LANSING, Mich. — The former vice president of the United Autoworkers (UAW) union has been sentenced to two and a half years in federal prison for taking a $250,000 kickback for a watch contract.
It is alleged that Ashton, the highest ranking auto industry figure sentenced in a corruption scandal that has led to 15 convictions, received the kickback from a chiropractor and left 58,000 watches to rot as the batteries died in a UAW warehouse.
In the latest punishment in what the government calls “systemic” corruption at the UAW, Joe Ashton had hoped for house arrest saying his wife has multiple sclerosis and needs constant care.
U.S. District Court Judge Bernard Friedman said he needed to send a message despite Ashton and his family pleading for leniency.
Friedman said prison is appropriate for a crime that shook the faith of thousands of union members.

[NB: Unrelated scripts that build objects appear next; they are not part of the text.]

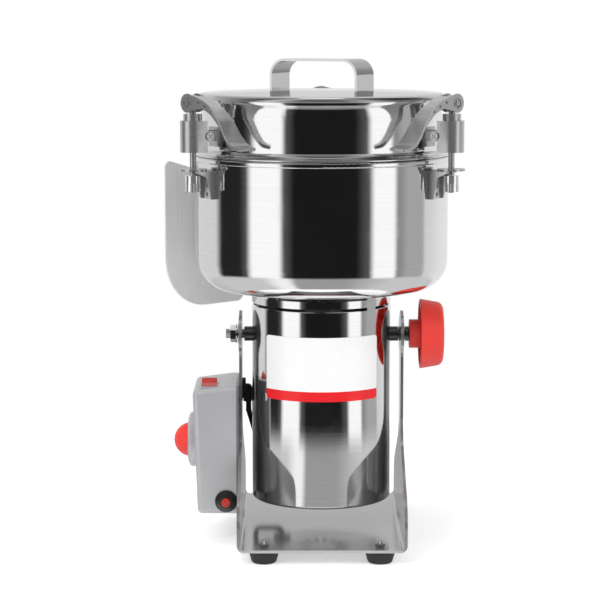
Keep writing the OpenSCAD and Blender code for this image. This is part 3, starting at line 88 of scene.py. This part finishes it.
def place(tree, stretch=EVEN):
    """The object's own coordinates, stretched along its axes."""
    coords = node(tree, "ShaderNodeTexCoord")
    mapping = node(tree, "ShaderNodeMapping", {"Scale": stretch})
    tree.links.new(coords.outputs["Object"], mapping.inputs["Vector"])
    return mapping.outputs["Vector"]


def axis(tree, letter):
    """The object's own X, Y or Z."""
    split = node(tree, "ShaderNodeSeparateXYZ")
    tree.links.new(place(tree), split.inputs["Vector"])
    return split.outputs[letter]


def length(tree, vector):
    made = node(tree, "ShaderNodeVectorMath", operation="LENGTH")
    tree.links.new(vector, made.inputs[0])
    return made.outputs["Value"]


def noise(tree, scale, detail=3.0, roughness=0.5, stretch=EVEN):
    """Noise with about this many cells to a metre, times the stretch."""
    values = {"Scale": scale, "Detail": detail, "Roughness": roughness}
    made = node(tree, "ShaderNodeTexNoise", values)
    tree.links.new(place(tree, stretch), made.inputs["Vector"])
    return made.outputs["Fac"]


def wave(tree, scale, direction, values):
    """Even waves along one axis."""
    made = node(tree, "ShaderNodeTexWave", {"Scale": scale, **values}, bands_direction=direction)
    tree.links.new(place(tree), made.inputs["Vector"])
    return made.outputs["Fac"]


def remap(tree, value, low, high, start=NOISE_LOW, end=NOISE_HIGH):
    """The value's range from start to end, turned into low to high and held there."""
    values = {"From Min": start, "From Max": end, "To Min": low, "To Max": high}
    made = node(tree, "ShaderNodeMapRange", values, clamp=True)
    tree.links.new(value, made.inputs["Value"])
    return made.outputs["Result"]


def step(tree, value, at, soft, low=0.0, high=1.0):
    """A step from low to high where the value passes a place."""
    return remap(tree, value, low, high, at - soft, at + soft)


def layered(tree, first, second, share):
    """Two noises added, the first by its share."""
    return calc(tree, "ADD", remap(tree, first, 0.0, share), remap(tree, second, 0.0, 1.0 - share))


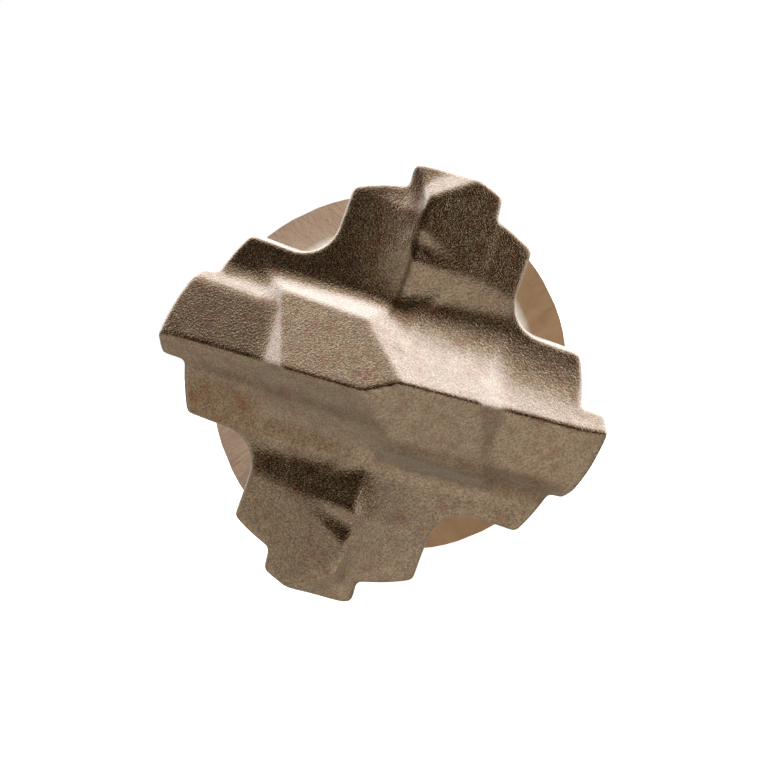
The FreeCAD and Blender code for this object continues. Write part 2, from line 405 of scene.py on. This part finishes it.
def blurred(field, cells):
    """Field smoothed over a few cells, which rounds every edge a little."""
    reach = int(math.ceil(BLUR_REACH * cells))
    weights = np.exp(-0.5 * (np.arange(-reach, reach + 1) / cells) ** 2)
    weights = (weights / weights.sum()).astype(np.float32)
    for a in range(3):
        padded = np.pad(field, [(reach, reach) if i == a else (0, 0) for i in range(3)], mode="edge")
        total = np.zeros_like(field)
        for i, w in enumerate(weights):
            piece = [slice(None)] * 3
            piece[a] = slice(i, i + field.shape[a])
            total += w * padded[tuple(piece)]
        field = total
    return field


def crossed_cells(inside):
    """Grid cells with corners both inside and outside the metal."""
    low = [slice(0, n - 1) for n in inside.shape]
    high = [slice(1, n) for n in inside.shape]
    count = np.zeros([n - 1 for n in inside.shape], np.int8)
    for i in (0, 1):
        for j in (0, 1):
            for k in (0, 1):
                count += inside[(low, high)[i][0], (low, high)[j][1], (low, high)[k][2]]
    return np.argwhere((count > 0) & (count < CELL_CORNERS))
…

“There’s way too many victims, the whole union, the whole trust situation, and we have to send a message. We have to let people know that the criminal justice system is not a system that’s only for people on the streets selling drugs and things of that nature, but it’s a system where people get punished for things that they do that are bad things,” Friedman said. He also described the ex-General Motors board member as someone who had done many good things, but had been greedy in this instance.
Previously Ashton, 72, of Ocean View, New Jersey, pleaded guilty to conspiracy to commit wire fraud and money laundering. Prosecutors recommended a 34-month prison sentence. They anticipated a request by the defense for a lesser sentence due to COVID-19, and suggested that Ashton’s date to report to prison be delayed.
Since 2017,11 union officials have pleaded guilty to crimes.